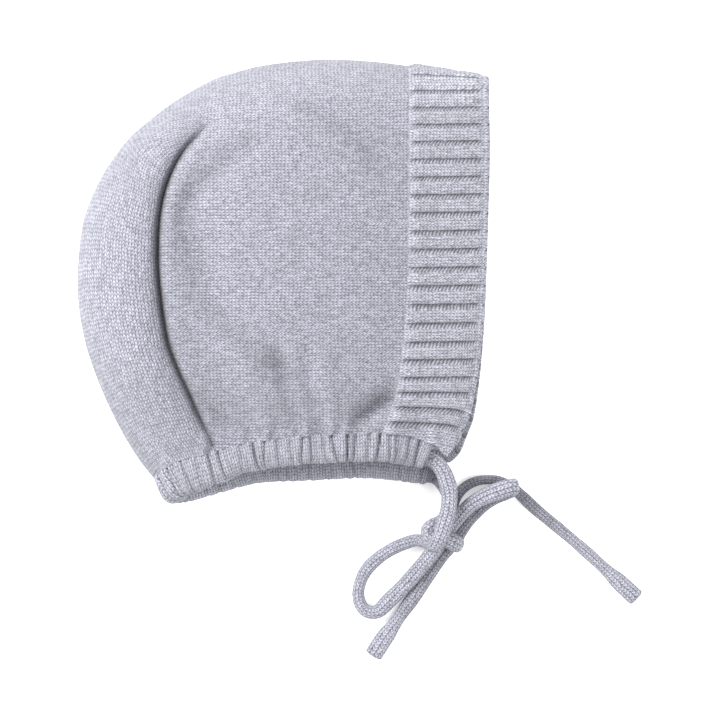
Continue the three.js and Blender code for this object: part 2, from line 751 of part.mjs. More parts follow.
// Tube of cord along a curve, grown by a margin where the casing makes room for it
function cordTube(curve, step = cordStep, margin = 0) {
  const steps = Math.max(4, Math.round(curve.getLength() / step));
  const section = cordSection(cordDiameter / 2 + margin);
  return new THREE.ExtrudeGeometry(section, { steps, extrudePath: curve, bevelEnabled: false });
}

function routeCurve(rows) {
  return new THREE.CatmullRomCurve3(rows.map((row) => new THREE.Vector3(...row)), false, 'catmullrom', 0.5);
}

// Length along a curve at which it comes nearest to a point
function lengthNear(curve, point) {
  const samples = curve.getSpacedPoints(400);
  let best = 0;
  samples.forEach((sample, k) => {
    best = sample.distanceTo(point) < samples[best].distanceTo(point) ? k : best;
  });
  return (curve.getLength() * best) / 400;
}

// Flat flared end of a tail, lying on the surface beyond the tail's last point
function tailEndGeometry(route) {
  const last = new THREE.Vector3(...route[route.length - 1]);
  const along = last.clone().sub(new THREE.Vector3(...route[route.length - 2])).setZ(0).normalize();
  const side = new THREE.Vector3(-along.y, along.x, 0);
  const vertices = [];
  for (const row of tailEndRows) {
    const centre = last.clone().addScaledVector(along, clearance + row.at * tailEndLength);
    const halfWidth = (row.width * tailEndWidth) / 2;
    const halfThickness = (row.thickness * tailEndThickness) / 2;
    centre.z = halfThickness + tailRest;
    for (let k = 0; k < cordSides; k += 1) {
      const angle = ((k + 0.5) * 2 * Math.PI) / cordSides;
      const point = centre.clone().addScaledVector(side, halfWidth * Math.cos(angle));
      vertices.push(point.setZ(centre.z + (halfThickness * Math.sin(angle)) / Math.cos(Math.PI / cordSides)));
    }
  }
  return cappedRings(vertices, tailEndRows.length, cordSides);
}

// Closed body through rings of points, with a flat cap on each end
function cappedRings(vertices, rings, sides) {
  const triangles = [];
  const at = (k, c) => k * sides + (c % sides);
  for (let k = 0; k < rings - 1; k += 1) {
    for (let c = 0; c < sides; c += 1) {
      triangles.push(at(k, c), at(k, c + 1), at(k + 1, c + 1), at(k, c), at(k + 1, c + 1), at(k + 1, c));
    }
  }
  const last = rings - 1;
  for (let c = 1; c < sides - 1; c += 1) {
    triangles.push(at(0, 0), at(0, c + 1), at(0, c), at(last, 0), at(last, c), at(last, c + 1));
  }
  return facingOut(geometryOf(vertices, triangles));
}

// Closed outer shape of the knot, grown by a margin where cords are cut back from it
function knotGeometry(margin) {
  const geometry = new THREE.SphereGeometry(1, knotSides, knotSides / 2);
  geometry.scale(knotWidth / 2 + margin, knotLength / 2 + margin, knotHeight / 2 + margin);
  geometry.rotateZ(THREE.MathUtils.degToRad(knotPlace.turn));
  return geometry.translate(knotPlace.x, knotPlace.y, knotHeight / 2 + tailRest);
}

const wasm = await Module();
wasm.setup();

function solidOf(geometry) {
  const bare = geometry.clone();
  bare.deleteAttribute('normal');
  bare.deleteAttribute('uv');
  const merged = mergeVertices(bare, 1e-5);
  const vertProperties = new Float32Array(merged.getAttribute('position').array);
  const triVerts = new Uint32Array(merged.getIndex().array);
  return new wasm.Manifold(new wasm.Mesh({ numProp: 3, vertProperties, triVerts }));
}

function geometryOfSolid(solid) {
  const mesh = solid.getMesh();
  const geometry = new THREE.BufferGeometry();
  geometry.setAttribute('position', new THREE.BufferAttribute(mesh.vertProperties, 3));
  geometry.setIndex(new THREE.BufferAttribute(mesh.triVerts, 1));
  return geometry;
}

const grownKnot = solidOf(knotGeometry(clearance));

function cutAtKnot(geometry) {
  return geometryOfSolid(solidOf(geometry).subtract(grownKnot));
}

const bonnet = new THREE.Group();

function addPiece(name, geometry, color, roughness) {
  const material = new THREE.MeshStandardMaterial({ color, roughness, metalness: 0 });
  const mesh = new THREE.Mesh(geometry, material);
  mesh.name = name;
  bonnet.add(mesh);
}

// Fabric pieces
const crown = crownGrid();
const crownInside = insideOf(crown, knitWall);
const backPanel = backPanelGrid();
const backPanelInside = insideOf(backPanel, knitWall);
const { grid: faceBand, rowsNear: ribRows } = faceBandGrid();
const faceBandInside = insideOf(faceBand, bandWall);
addPiece('crown', wallBetween(crown, crownInside), knitColor, knitRoughness);
addPiece('back_panel', wallBetween(backPanel, backPanelInside), panelColor, knitRoughness);
addPiece('face_band', wallBetween(withRibs(faceBand, ribRows), faceBandInside), bandColor, knitRoughness);

// Neck casing, hung from the neck borders of the fabric pieces
const firstOf = (grid) => grid.map((column) => column[0]);
const lastOf = (grid) => grid.map((column) => column[column.length - 1]);
const overCasing = (grid) => grid.slice(0, 2);
const overNear = (column) => column.slice(1, panelColumnsNear + 1);
const overFar = (column) => column.slice(panelColumnsNear + 1, -1);
const borders = [
  ...neckBorder(firstOf(overCasing(faceBand)), firstOf(overCasing(faceBandInside)), turnNearAt).reverse(),
  ...neckBorder(firstOf(crown), firstOf(crownInside), turnNearAt).reverse(),
  ...neckBorder(overNear(backPanel[0]), overNear(backPanelInside[0]), turnNearAt),
  ...neckBorder(overFar(backPanel[0]), overFar(backPanelInside[0]), turnFarAt),
  ...neckBorder(lastOf(crown), lastOf(crownInside), turnFarAt),
  ...neckBorder(lastOf(overCasing(faceBand)), lastOf(overCasing(faceBandInside)), turnFarAt),
];
const stations = casingStations(borders);
// Drawcord and ties: one cord from the knot through the casing and back to the knot
const channel = stations.slice(2, -2).map((station) => station.centre.toArray());
const wholeCord = routeCurve([...[...tieNearRoute].reverse(), ...channel, ...tieFarRoute]);
const mouthNear = lengthNear(wholeCord, new THREE.Vector3(...tieNearRoute[0]));
const mouthFar = lengthNear(wholeCord, new THREE.Vector3(...tieFarRoute[0]));
const hidden = new CurveStretch(wholeCord, mouthNear + clearance / 2, mouthFar - clearance / 2);
const near = new CurveStretch(wholeCord, 0, mouthNear - clearance / 2);
const far = new CurveStretch(wholeCord, mouthFar + clearance / 2, wholeCord.getLength());
const sleeve = solidOf(neckCasingGeometry(stations));
const room = solidOf(cordTube(hidden, hiddenCordStep, clearance));
addPiece('neck_casing', geometryOfSolid(sleeve.subtract(room)), bandColor, knitRoughness);
addPiece('drawcord', cordTube(hidden, hiddenCordStep), cordColor, cordRoughness);
addPiece('tie_near', cutAtKnot(cordTube(near)), cordColor, cordRoughness);
addPiece('tie_far', cutAtKnot(cordTube(far)), cordColor, cordRoughness);
addPiece('tie_knot', knotGeometry(0), cordColor, cordRoughness);

// Bow: two loops and two tails
const bowRoutes = [
  ['loop_left', loopLeftRoute],
  ['loop_right', loopRightRoute],
  ['tail_a', tailARoute],
  ['tail_b', tailBRoute],
];
for (const [name, route] of bowRoutes) {
  addPiece(name, cutAtKnot(cordTube(routeCurve(route))), cordColor, cordRoughness);
}
addPiece('tail_a_end', tailEndGeometry(tailARoute), cordColor, cordRoughness);
addPiece('tail_b_end', tailEndGeometry(tailBRoute), cordColor, cordRoughness);

export default bonnet;
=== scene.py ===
"""Looks of the knitted baby bonnet that lies on its side with its cord tied in a bow.

Metres, +Z up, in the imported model's frame. Tables are in millimetres, as the CAD part has them.
"""

import math

import bpy
import numpy as np
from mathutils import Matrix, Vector


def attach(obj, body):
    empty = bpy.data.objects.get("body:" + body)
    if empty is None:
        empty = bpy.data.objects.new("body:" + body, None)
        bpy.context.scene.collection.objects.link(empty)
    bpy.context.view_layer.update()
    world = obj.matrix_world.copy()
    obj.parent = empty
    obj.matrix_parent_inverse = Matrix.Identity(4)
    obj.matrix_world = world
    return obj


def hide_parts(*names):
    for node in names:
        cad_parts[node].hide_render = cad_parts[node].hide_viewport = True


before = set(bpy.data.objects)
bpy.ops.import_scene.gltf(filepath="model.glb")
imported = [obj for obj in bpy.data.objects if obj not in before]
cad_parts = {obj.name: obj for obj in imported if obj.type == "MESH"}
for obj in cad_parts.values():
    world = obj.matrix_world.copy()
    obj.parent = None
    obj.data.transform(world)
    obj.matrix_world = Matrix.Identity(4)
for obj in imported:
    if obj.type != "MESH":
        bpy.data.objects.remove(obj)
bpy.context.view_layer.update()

MM = 0.001

# Sizes of the part, in millimetres like all below
BONNET_LENGTH = 155.8
BONNET_HEIGHT = 168.7
BONNET_THICKNESS = 50.0
FOLD_HEIGHT = 21.0
KNIT_WALL = 1.8
BAND_WALL = 2.2
BAND_WIDTH = 30.0
RIB_PITCH = 6.7
RIB_RISE = 1.0
BOUND_EDGE = 2.4
SEAM_DEPTH = 9.0
CASING_WALL = 1.2
CASING_THICKNESS = 8.2
CHANNEL_HALF = 2.9
CLEARANCE = 0.3
# The neck's share of the band's lower edge, and the seam's share of the crown's back edge
NECK_SHARE_OF_BAND = 0.62
SEAM_SHARE_OF_BACK = 0.9

# Knit gauge: one course along the knit and one wale across it
COURSE = 1.43
WALE = 1.16
PANEL_COURSE = 1.55
CASING_COURSE = 1.4
CASING_WALE = 1.05
WALES_PER_RIB = 6

# Cord: a flat knitted tube
CORD_THICKNESS = 3.7
CORD_WALES = 12
CORD_COURSE = 1.35
# Length of each cord
NEAR_CORD_LENGTH = 262.0
FAR_CORD_LENGTH = 162.0
# Rings that round a cord's end: share of its width and push beyond the end
CORD_END_RINGS = ((0.35, 0.75), (0.75, 0.6), (0.93, 0.3))

# Plan lines: share of the length from the back, share of the height from the lowest edge
OUTLINE = [
    (0.190, 0.050), (0.150, 0.096), (0.105, 0.164), (0.0585, 0.2545), (0.022, 0.350),
    (0.004, 0.435), (0.000, 0.510), (0.010, 0.615), (0.032, 0.682), (0.068, 0.750),
    (0.122, 0.818), (0.176, 0.863), (0.241, 0.908), (0.327, 0.953), (0.395, 0.974),
    (0.466, 0.989), (0.583, 1.000), (0.700, 0.998), (0.817, 0.986), (0.934, 0.973),
    (0.999, 0.962),
]
FACE_EDGE = [
    (0.895, 0.110), (0.919, 0.131), (0.937, 0.167), (0.956, 0.212), (0.972, 0.300), (0.984, 0.410),
    (0.992, 0.540), (0.997, 0.680), (1.000, 0.800), (0.998, 0.900), (0.999, 0.962),
]
JUNCTION = [
    (0.742, 0.157), (0.776, 0.250), (0.799, 0.420), (0.806, 0.600), (0.808, 0.800),
    (0.807, 0.987),
]
SEAM = [
    (0.332, 0.133), (0.295, 0.203), (0.271, 0.255), (0.244, 0.311), (0.222, 0.374),
    (0.205, 0.484), (0.201, 0.570), (0.207, 0.655), (0.227, 0.727), (0.261, 0.788),
    (0.310, 0.838), (0.333, 0.858),
]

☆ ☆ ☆

_WHAT TO WORK ON_:
Quote the lines that begin at the line containing "and two tails" and end at the line containing "if empty is", keeping both of those lines.

_WRITTEN REPLY_:
// Bow: two loops and two tails
const bowRoutes = [
  ['loop_left', loopLeftRoute],
  ['loop_right', loopRightRoute],
  ['tail_a', tailARoute],
  ['tail_b', tailBRoute],
];
for (const [name, route] of bowRoutes) {
  addPiece(name, cutAtKnot(cordTube(routeCurve(route))), cordColor, cordRoughness);
}
addPiece('tail_a_end', tailEndGeometry(tailARoute), cordColor, cordRoughness);
addPiece('tail_b_end', tailEndGeometry(tailBRoute), cordColor, cordRoughness);

export default bonnet;
=== scene.py ===
"""Looks of the knitted baby bonnet that lies on its side with its cord tied in a bow.

Metres, +Z up, in the imported model's frame. Tables are in millimetres, as the CAD part has them.
"""

import math

import bpy
import numpy as np
from mathutils import Matrix, Vector


def attach(obj, body):
    empty = bpy.data.objects.get("body:" + body)
    if empty is None:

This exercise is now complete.